The new Dolby Atmos track opens up the soundstage, giving ample room to the blazing guns, thundering horses, downpours and Fielding’s score. Dialogue is clear and precise; same goes for every creak in the floorboards and crackle in the campfire. If the 2.0 mono DTS-HD Master Audio track is more to you liking, you won’t be disappointed.
(1-5) After singlehandedly saving Grandma Sarah, Laura Lee and Lone Watie from a band of Comancheros, Josey and the homesteaders head for the Texas farm of Grandma Sarah’s son.
EXTRAS
Warner Bros. again sticks to its “Dirty Harry” blueprint, dishing up two lightweight new features. The same cast of experts who talked about Surtees’ work on “Harry” weigh in on “The Cinematography of an Outlaw: Crafting Josey Wales.” “Josey,” they say, is where the Eastwood-Surtees collaboration crystallized, but their point, which the make ad nauseam, is that the shifts between darkness and light reflect the duality of Wales’ character. Of course, you can see that for yourself watching the movie, but there you go.

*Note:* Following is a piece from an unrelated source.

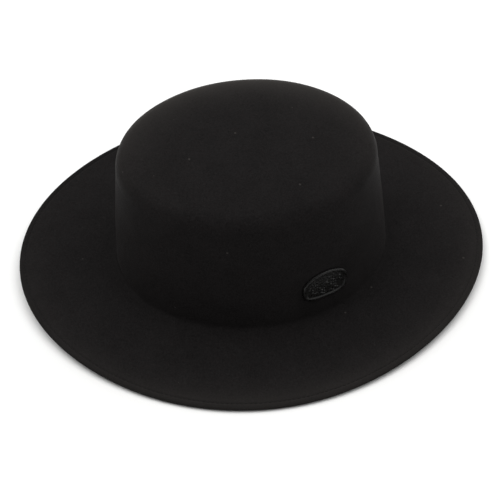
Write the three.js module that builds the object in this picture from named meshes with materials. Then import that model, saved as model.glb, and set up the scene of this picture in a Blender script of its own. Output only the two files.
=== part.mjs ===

The other new feature, “An Outlaw and an Antihero,” is even less substantial. Josey is a hybrid character, they solemnly swear, and the film poses a question for viewers: What would you do in this situation? Deep, huh?
Among the archival extras is a commentary by critic/historian/Eastwood biographer Richard Schickel. It’s an uneven affair, but he does point out that the early scene when Eastwood breaks down after burying his wife and son indicated that this wasn’t business as usual. “Audiences had never witnessed him being brought so low and devastated.” Eastwood, he adds, was totally aware that he “was entering new country.”
Other extras include the short features “Clint Eastwood’s West,” “Eastwood in Action” and “Hell Hath No Fury - The Making of The Outlaw Josey Wales,” and the documentary “Clint Eastwood: A Cinematic Legacy - Reinventing Westerns.”
But truth to tell, even if Warner Bros. had skipped them all, “The Outlaw Josey Wales” would still be a keeper.
— Craig Shapiro
(1) In one of the movie’s most potent scenes, Josey makes peace with the Apache leader Ten Bears (Will Sampson). (2) Josey reflects on the promise of a new life in Texas.